Kirino is part of a wave of Japanese female crime writers whose focus on women and crime has invigorated the mystery genre beginning in the early 1990’s. By making women active agents in their crime stories, these writers bring new experiences and insights to the genre. Kirino’s crime novels all place stylistic emphasis on a remorseless and relentless revelation of the dark side of modern Japanese society. Kirino’s key interest lies in revealing the psychological and social makeup of outsiders, or grotesque characters. Her narratives favor ambiguity and multiplicity.
Those whose profession it is to solve crimes figure only marginally in Kirino’s translated mysteries. In Out, one of the perpetrators remarks of Detective Imai, the police officer who comes closest to figuring out the first murder, that he draws the wrong conclusions from correct observations, in part because of his gender bias. In Grotesque, the police are a mere trigger to force the prime suspect to tell the story from his point of view. Significantly, the crimes of Out are never solved or punished, nor is the perpetrator of the second murder in Grotesque revealed by the end of the novel.
At the heart of Kirino’s literary mysteries are modern Japanese women who choose, for a variety of reasons, to drop out of respectable society. In Japan, this is perhaps the most shocking aspect of Kirino’s crime fiction. Her female characters forcefully reject the social tradition of being meek, subordinate, conciliatory, and willing to suffer for the sake of peace and harmony in family and society and at work. For them, crime becomes an alternative to a bullying, harassing, and discriminatory society.

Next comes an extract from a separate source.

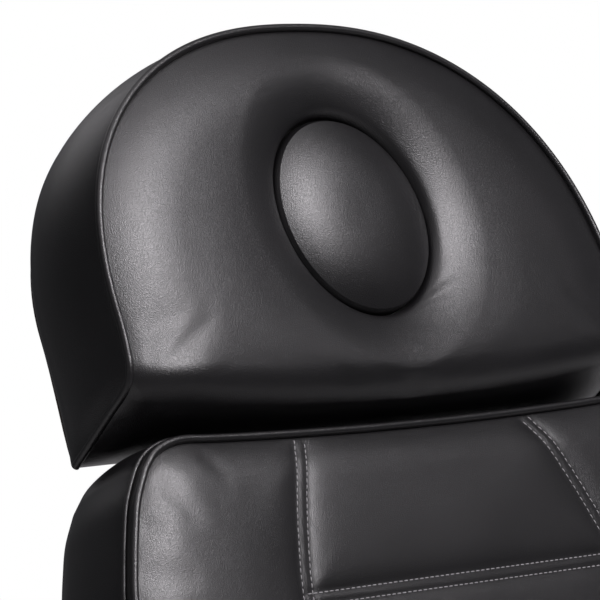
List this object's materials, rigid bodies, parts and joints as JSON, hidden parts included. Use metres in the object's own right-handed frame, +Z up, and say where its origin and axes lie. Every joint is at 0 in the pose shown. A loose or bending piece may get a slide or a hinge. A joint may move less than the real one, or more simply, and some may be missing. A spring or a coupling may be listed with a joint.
{
  "type": "facial treatment bed",
  "caption": "Hydraulic facial treatment bed with a reclining back, sliding D-shaped headrest with a removable face plug, adjustable leg rest, swinging armrests and a foot-pumped pedestal base.",
  "frame": {"origin": "on the floor, on the axis of the lift column", "axes": "+Z up, +Y towards the head, +X across the bed to the side with the foot pedal; the leg rest points to -Y"},
  "size_m": [0.765, 1.3476, 1.4432],
  "materials": {
    "upholstery": "satin",
    "board": "matte",
    "frame_black": "satin",
    "base_metal": "satin",
    "chrome": "polished",
    "shroud": "matte",
    "pump_paint": "satin",
    "steel": "satin",
    "rubber": "matte",
    "knob": "matte",
    "bronze": "satin"
  },
  "bodies": {
    "base": {"base_plate": "frame_black", "base_cover": "base_metal", "base_feet": "rubber", "pump_body": "pump_paint", "pump_bolts": "steel", "pump_shroud": "shroud", "guide_bush": "bronze", "pedal_pin": "steel"},
    "pedal": {"pedal_arm": "chrome", "pedal_pad": "rubber"},
    "plunger": {"pump_plunger": "steel"},
    "lift": {"ram": "chrome", "ram_skirt": "chrome", "thrust_washer": "steel"},
    "seat": {"swivel_plate": "frame_black", "swivel_bolts": "steel", "seat_cross_tubes": "frame_black", "seat_rails": "frame_black", "seat_side_plates": "frame_black", "hinge_pins": "steel", "hub_caps": "shroud", "seat_board": "board", "seat_cushion": "upholstery", "strut_hangers": "frame_black", "strut_pins": "steel", "lever_brackets": "frame_black", "arm_posts": "frame_black"},
    "back": {"back_board": "board", "back_cushion": "upholstery", "back_hinge_arms": "frame_black", "back_cross_tubes": "frame_black", "back_rails": "frame_black", "back_crank": "frame_black", "post_sockets": "frame_black"},
    "headrest_slide": {"headrest_posts": "chrome", "headrest_yoke": "frame_black", "headrest_hinge_pins": "steel"},
    "headrest": {"headrest_brackets": "frame_black", "headrest_board": "board", "headrest_cushion": "upholstery"},
    "face_plug": {"face_plug": "upholstery", "plug_board": "board"},
    "leg": {"leg_board": "board", "leg_cushion": "upholstery", "leg_hinge_arms": "frame_black", "leg_cross_tubes": "frame_black", "leg_rails": "frame_black", "leg_crank": "frame_black"},
    "left_armrest": {"left_arm_bar": "frame_black", "left_arm_pad": "upholstery"},
    "right_armrest": {"right_arm_bar": "frame_black", "right_arm_pad": "upholstery"},
    "back_strut": {"back_strut_cylinder": "frame_black"},
    "back_strut_rod": {"back_strut_rod": "chrome"},
    "leg_strut": {"leg_strut_cylinder": "frame_black"},
    "leg_strut_rod": {"leg_strut_rod": "chrome"},
    "back_lever": {"back_release_lever": "chrome"},
    "leg_lever": {"leg_release_lever": "chrome"},
    "left_knob": {"left_post_knob": "knob"},
    "right_knob": {"right_post_knob": "knob"}
  },
  "joints": [
    {"name": "lift", "type": "slide", "parent": "base", "child": "lift", "axis": [0, 0, 1], "range_m": [0, 0.15]},
    {"name": "seat_swivel", "type": "hinge", "parent": "lift", "child": "seat", "pos_m": [0, 0, 0.49], "axis": [0, 0, 1], "continuous": true},
    {"name": "back_recline", "type": "hinge", "parent": "seat", "child": "back", "pos_m": [0, 0.245, 0.59], "axis": [1, 0, 0], "range_deg": [-64, 11]},
    {"name": "headrest_extend", "type": "slide", "parent": "back", "child": "headrest_slide", "axis": [0, 0.4384, 0.8988], "range_m": [0, 0.1]},
    {"name": "headrest_tilt", "type": "hinge", "parent": "headrest_slide", "child": "headrest", "pos_m": [0, 0.6007, 1.16418], "axis": [1, 0, 0], "range_deg": [-35, 3]},
    {"name": "face_plug_lift", "type": "slide", "parent": "headrest", "child": "face_plug", "axis": [0, -0.8988, 0.4384], "range_m": [0, 0.12]},
    {"name": "leg_tilt", "type": "hinge", "parent": "seat", "child": "leg", "pos_m": [0, -0.245, 0.59], "axis": [1, 0, 0], "range_deg": [-40, 20]},
    {"name": "left_armrest_flip", "type": "hinge", "parent": "seat", "child": "left_armrest", "pos_m": [-0.306, 0.14, 0.715], "axis": [-1, 0, 0], "range_deg": [0, 100]},
    {"name": "right_armrest_flip", "type": "hinge", "parent": "seat", "child": "right_armrest", "pos_m": [0.306, 0.14, 0.715], "axis": [-1, 0, 0], "range_deg": [0, 100]},
    {"name": "back_strut_tilt", "type": "hinge", "parent": "seat", "child": "back_strut", "pos_m": [0.15, -0.15, 0.47], "axis": [1, 0, 0], "range_deg": [-5, 5]},
    {"name": "back_strut_extend", "type": "slide", "parent": "back_strut", "child": "back_strut_rod", "axis": [0, 0.9972, 0.075], "range_m": [-0.125, 0.025]},
    {"name": "leg_strut_tilt", "type": "hinge", "parent": "seat", "child": "leg_strut", "pos_m": [-0.15, 0.02, 0.475], "axis": [1, 0, 0], "range_deg": [-12, 8]},
    {"name": "leg_strut_extend", "type": "slide", "parent": "leg_strut", "child": "leg_strut_rod", "axis": [0, -0.9863, -0.1652], "range_m": [-0.055, 0.105]},
    {"name": "pedal_press", "type": "hinge", "parent": "base", "child": "pedal", "pos_m": [0.09, 0, 0.116], "axis": [0, 1, 0], "range_deg": [0, 12], "stiffness_Nm_per_rad": 10, "springref_deg": -68.75},
    {"name": "plunger_stroke", "type": "slide", "parent": "base", "child": "plunger", "axis": [0, 0, -1], "range_m": [0, 0.0056]},
    {"name": "back_lever_pull", "type": "hinge", "parent": "seat", "child": "back_lever", "pos_m": [0.22, -0.112, 0.49], "axis": [0, -1, 0], "range_deg": [0, 8], "stiffness_Nm_per_rad": 1.5, "springref_deg": -22.92},
    {"name": "leg_lever_pull", "type": "hinge", "parent": "seat", "child": "leg_lever", "pos_m": [-0.22, 0, 0.49], "axis": [0, 1, 0], "range_deg": [0, 8], "stiffness_Nm_per_rad": 1.5, "springref_deg": -22.92},
    {"name": "left_knob_turn", "type": "hinge", "parent": "back", "child": "left_knob", "pos_m": [-0.11, 0.59177, 1.02724], "axis": [0, -0.8988, 0.4384], "continuous": true},
    {"name": "right_knob_turn", "type": "hinge", "parent": "back", "child": "right_knob", "pos_m": [0.11, 0.59177, 1.02724], "axis": [0, -0.8988, 0.4384], "continuous": true}
  ],
  "couplings": [
    {"joint": "back_strut_tilt", "follows": "back_recline", "ratio": 0.0677},
    {"joint": "back_strut_extend", "follows": "back_recline", "m_per_rad": 0.1078},
    {"joint": "leg_strut_tilt", "follows": "leg_tilt", "ratio": 0.2612},
    {"joint": "leg_strut_extend", "follows": "leg_tilt", "m_per_rad": -0.1428},
    {"joint": "plunger_stroke", "follows": "pedal_press", "m_per_rad": 0.026}
  ]
}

A central theme of Kirino’s crime novels is the utter loneliness of her characters. Generally, this loneliness comes from a total lack of love that begins in the family and continues in the realm of sexuality. Indeed, both Out and Grotesque describe modern Japanese families that resemble war in hell. At the root of the breakdown of the family, Kirino’s narratives suggest, lies crass materialism, egoism, and relentless selfishness not tempered by any moral or ethical standards in the age of abject consumerism.
This idea that money has permeated and destroyed the family and romantic love alike is a strong theme in Kirino’s crime fiction. In the absence of love to govern intimate human relationships, money becomes the medium through which characters seek to define their status and power in their interactions with each other. In an economically stagnant capitalist society, the fight for money becomes bitter and quickly turns violent. Not surprisingly, once money replaces love in human relationships, the issue of prostitution appears. Prostitution figures centrally in Grotesque. In this work, at least one of the two murders of prostitutes occurs because one sex worker demands more money for the extra work of letting a client indulge in his incestuous fantasy.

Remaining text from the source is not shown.